The Bank of Canada’s new mandate will see the central bank continue to target inflation in a range of between one and three per cent, but start keeping one eye on the job market in making its policy decisions, too.
Finance Minister Chrystia Freeland and Bank of Canada governor Tiff Macklem will have more details on the bank’s new mandate at a press conference in Ottawa at 11 a.m. ET.
Much like many other central banks, the Bank of Canada has targeted inflation since 1991, when its mandate was to set policy with a view to keeping inflation in a range of between one and three per cent.
All things being equal, that means the bank’s only job is to try to nudge inflation up or down as needed. When inflation is low, the bank generally cuts its rates to encourage borrowing and spending and investment. It raise its rate when inflation is above that range to try to cool things down.

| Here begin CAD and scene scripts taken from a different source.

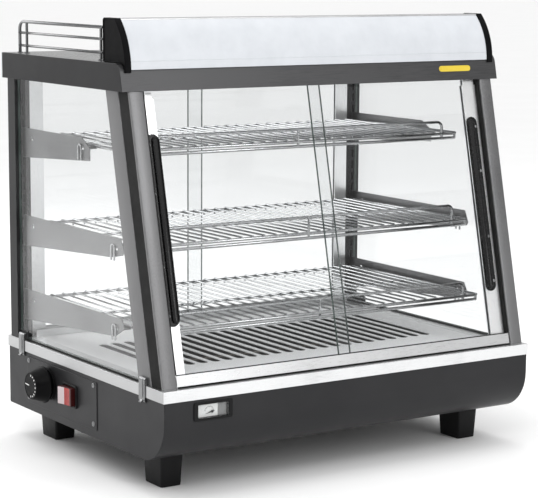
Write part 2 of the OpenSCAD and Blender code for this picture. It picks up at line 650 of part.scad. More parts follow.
module rack(i) {
  L = levels[i];
  f = -fronts[i];
  g = L + guards[i];
  w = shelf_half;
  for (s = [-1, 1]) {
    bar_y(s * w, f, shelf_rear, L, bar_d);
    bar_z(s * w, f, L - 8, L + 0.5, bar_d - 0.6);
    bar_z(s * 278, f, L - 8, g - 9, bar_d - 0.6);
    bar_z(s * 310, -hooks[i], L - 10, L + 1, 4);
    bar_x(s > 0 ? w : -310, s > 0 ? 310 : -w, -hooks[i], L, 3.6);
    translate([s * (278 - 9), f, g - 9]) rotate([90, 0, 0]) rotate([0, 0, s > 0 ? 0 : 90])
      rotate_extrude(angle = 90, $fn = 32) translate([9, 0]) circle(d = bar_d - 0.6, $fn = 16);
  }
  bar_x(-269, 269, f, g, bar_d - 0.6, 16);
  bar_z(0, f, L - 8, g, bar_d - 1);
  bar_x(-w, w, f, L - 1, bar_d);
  bar_x(-w, w, f, L - 8, bar_d);
  bar_x(-w + 1.2, w - 1.2, shelf_rear, L - 1, bar_d);
  bar_x(-w + 1.2, w - 1.2, (f + shelf_rear) / 2, L - 2.6, bar_d - 1);
  for (j = [0:shelf_wires - 1]) {
    x = (j - (shelf_wires - 1) / 2) * 2 * w / (shelf_wires + 1);
    bar_y(x, f, shelf_rear + 0.6, L, wire_d);
    bar_z(x, shelf_rear + 0.6, L - 8, L + 0.6, wire_d);
  }
}

module shelf_1_rack() color([0.75, 0.76, 0.78]) place() rack(0);
module shelf_2_rack() color([0.75, 0.76, 0.78]) place() rack(1);
module shelf_3_rack() color([0.75, 0.76, 0.78]) place() rack(2);

module hold_down_clips() color([0.75, 0.76, 0.77]) place()
  for (s = [0, 1]) for (y = [-187, 197]) mirror([s, 0, 0]) translate([0, y - 8.5, 0]) {
    box([rim_x + 0.1, 0, 136], [rim_x + 1.3, 17, z2 + 11.5]);
    box([pillar_outside - 1.45, 0, z2 + 10.1], [rim_x + 1.3, 17, z2 + 11.5]);
    box([base_x - 4, 0, 136], [rim_x + 1.3, 17, 137.4]);
  }

// front doors, in the leaning frame: x, height up the slope, depth behind the face negative
module f_glass(set, foot, head) {
  box([-door_half, foot, -set - glass], [door_overlap / 2, head, -set]);
}
module f_stile(set, foot, head) {
  translate([0, head, 0]) rotate([90, 0, 0]) linear_extrude(head - foot) difference() {
    polygon([[-stile_edge, -set + 1.8], [-stile_edge + stile_width, -set + 1.8],
      [-stile_edge + stile_width, -set - glass - 1.4], [-stile_edge, -set - glass - 1.4]]);
    translate([-door_half, -set - glass - 0.02]) square([60, glass + 0.04]);
  }
  box([-299, head, -set - glass - 1.2], [-278, head + 9, -set - glass - 0.02]);
  box([-299, head, -set + 0.02], [-278, head + 9, -set + 1.6]);
}
module f_handle(set, mid) translate([-285, mid, -set + 1.8]) difference() {
  linear_extrude(5.6) stadium(handle_width, handle_length);
  translate([1.5, 0, 2.2]) linear_extrude(10) stadium(8, handle_length - 30);
  for (y = [-0.47, -0.2, 0.2, 0.47]) translate([-6.2, y * (handle_length - 16), -1]) cylinder(r = 1.2,
      h = 9, $fn = 24);
}
module f_screws(set, mid) translate([-285, mid, -set + 1.8]) for (y = [-0.47, -0.2, 0.2, 0.47])
  translate([-6.2, y * (handle_length - 16), 0]) {
    cylinder(r = 1.15, h = 5.7, $fn = 24);
    translate([0, 0, 5.6]) cylinder(r1 = 2.4, r2 = 1.7, h = 0.9, $fn = 24);
  }
mid_s = (381 - z2) / ct;

module front_door_left_glass() color([0.78, 0.86, 0.84, 0.3]) place() lean() f_glass(inner_door_set,
    9.2, 433);
module front_door_left_stile() color([0.86, 0.87, 0.88]) place() lean() f_stile(inner_door_set, 11, 414);
module front_door_left_handle() color([0.04, 0.04, 0.045]) place() lean() f_handle(inner_door_set, mid_s);
module front_door_left_screws() color([0.8, 0.8, 0.8]) place() lean() f_screws(inner_door_set, mid_s);
module front_door_right_glass() color([0.78, 0.86, 0.84, 0.3]) place() mirror([1, 0, 0]) lean()
    f_glass(outer_door_set, 5.9, 429.5);
module front_door_right_stile() color([0.86, 0.87, 0.88]) place() mirror([1, 0, 0]) lean()
    f_stile(outer_door_set, 8, 414);
module front_door_right_handle() color([0.04, 0.04, 0.045]) place() mirror([1, 0, 0]) lean()
    f_handle(outer_door_set, mid_s);
module front_door_right_screws() color([0.8, 0.8, 0.8]) place() mirror([1, 0, 0]) lean()
    f_screws(outer_door_set, mid_s);

// rear doors stand upright: y is the inner face of the glass
module r_glass(y) box([-door_half, y, z2 + 2], [door_overlap / 2 + 2, y + glass, zr0 + 7.5]);
module r_stile(y) difference() {
  union() {
    box([-stile_edge, y - 1.4, z2 + 3], [-stile_edge + stile_width - 2, y + glass + 1.6, zr0 - 1]);
    translate([-290, y + glass + 1.5, 381]) rotate([-90, 0, 0]) linear_extrude(5.1)
        stadium(handle_width, handle_length);
  }
  box([-door_half, y - 0.02, z2], [-200, y + glass + 0.02, zr0 + 20]);
  translate([-288.5, y + glass + 3.8, 381]) rotate([-90, 0, 0]) linear_extrude(10) stadium(8,
      handle_length - 30);
}

module rear_door_left_glass() color([0.78, 0.86, 0.84, 0.3]) place() r_glass(rout);
module rear_door_left_stile() color([0.66, 0.67, 0.68]) place() r_stile(rout);
module rear_door_right_glass() color([0.78, 0.86, 0.84, 0.3]) place() mirror([1, 0, 0]) r_glass(rin);
module rear_door_right_stile() color([0.66, 0.67, 0.68]) place() mirror([1, 0, 0]) r_stile(rin);

base_shell();
base_side_left();
base_side_right();
feet();
rim_frame();
deck_plate();
heat_reflector();
heating_elements();
control_plate();
panel_screws();
thermostat_body();
thermostat_spindle();
thermostat_knob();
switch_housing();
rocker();
thermometer_case();
thermometer_dial();
thermometer_needle();
thermometer_lens();
terminal_block();
cable_gland();
front_pillar_left();
front_pillar_right();
rear_post_left();
rear_post_right();
side_glass_left();
side_glass_right();
glass_seals();
front_bottom_track();
front_top_track();
rear_bottom_track();
rear_top_track();
roof_cap();
roof_liner();
badge();
header_cap_left();
header_cap_right();
header_diffuser();
header_back();
header_lamp();
gallery_rail_left();
gallery_rail_right();
shelf_brackets_left();
shelf_brackets_right();
shelf_1_rack();
shelf_2_rack();
shelf_3_rack();
hold_down_clips();
front_door_left_glass();
front_door_left_stile();
front_door_left_handle();
front_door_left_screws();
front_door_right_glass();
front_door_right_stile();
front_door_right_handle();
front_door_right_screws();
rear_door_left_glass();
rear_door_left_stile();
rear_door_right_glass();
rear_door_right_stile();
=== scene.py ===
import json
import math
import random

import bmesh
import bpy
from mathutils import Matrix, Vector


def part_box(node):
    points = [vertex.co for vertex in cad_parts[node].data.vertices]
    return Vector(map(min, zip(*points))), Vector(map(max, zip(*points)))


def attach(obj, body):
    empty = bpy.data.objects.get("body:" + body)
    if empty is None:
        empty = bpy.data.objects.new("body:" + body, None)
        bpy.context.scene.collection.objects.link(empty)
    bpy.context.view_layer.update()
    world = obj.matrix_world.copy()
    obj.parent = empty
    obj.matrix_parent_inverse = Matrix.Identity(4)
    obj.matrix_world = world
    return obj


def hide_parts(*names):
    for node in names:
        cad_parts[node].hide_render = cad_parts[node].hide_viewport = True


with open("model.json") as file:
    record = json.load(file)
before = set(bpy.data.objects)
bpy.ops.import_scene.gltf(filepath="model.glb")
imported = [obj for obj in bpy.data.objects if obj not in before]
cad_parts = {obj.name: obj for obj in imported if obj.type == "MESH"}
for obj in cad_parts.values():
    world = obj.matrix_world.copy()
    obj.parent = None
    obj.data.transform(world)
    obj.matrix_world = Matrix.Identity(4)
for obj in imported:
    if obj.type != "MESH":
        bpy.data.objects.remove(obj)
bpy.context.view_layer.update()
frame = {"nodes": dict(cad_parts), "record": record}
random.seed(7)

# ---------------------------------------------------------------- frame
# Lengths below are millimetres in the cabinet's own frame: x from its middle, y from the middle of
# the rim, z from the counter. The rim's box gives where that frame sits in the model.
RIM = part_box("rim_frame")
OX = (RIM[0].x + RIM[1].x) / 2 * 1000
OY = (RIM[0].y + RIM[1].y) / 2 * 1000


def nbox(node):
    """Lowest and highest corner of a CAD node in cabinet millimetres."""
    lo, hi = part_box(node)
    return ((lo.x * 1000 - OX, lo.y * 1000 - OY, lo.z * 1000),
            (hi.x * 1000 - OX, hi.y * 1000 - OY, hi.z * 1000))


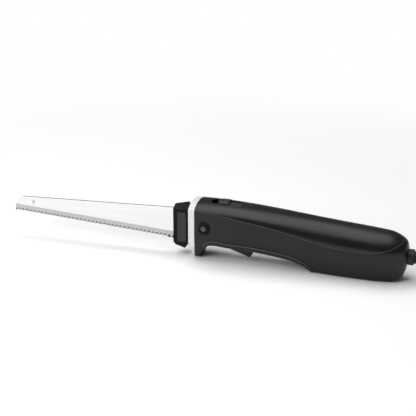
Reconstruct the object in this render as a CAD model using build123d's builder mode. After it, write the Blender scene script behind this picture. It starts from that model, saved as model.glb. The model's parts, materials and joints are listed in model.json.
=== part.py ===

The system has generally worked well for decade, but the pandemic has thrown a wrench in the works, when the bank’s policy was a major factor in causing inflation to run near zero early on in the pandemic and more recently running at an 18-year high.
The new mandate gives the bank the ability to keep targeting the inflation the way it always has, but gives it added leeway to consider what’s happening with Canada’s employment picture in setting its policy.
The government and the bank “believe that the best contribution of monetary policy to the well-being of Canadians is to continue to focus on price stability,” the central bank said in a release, adding that they “also agree that monetary policy should continue to support maximum sustainable employment.”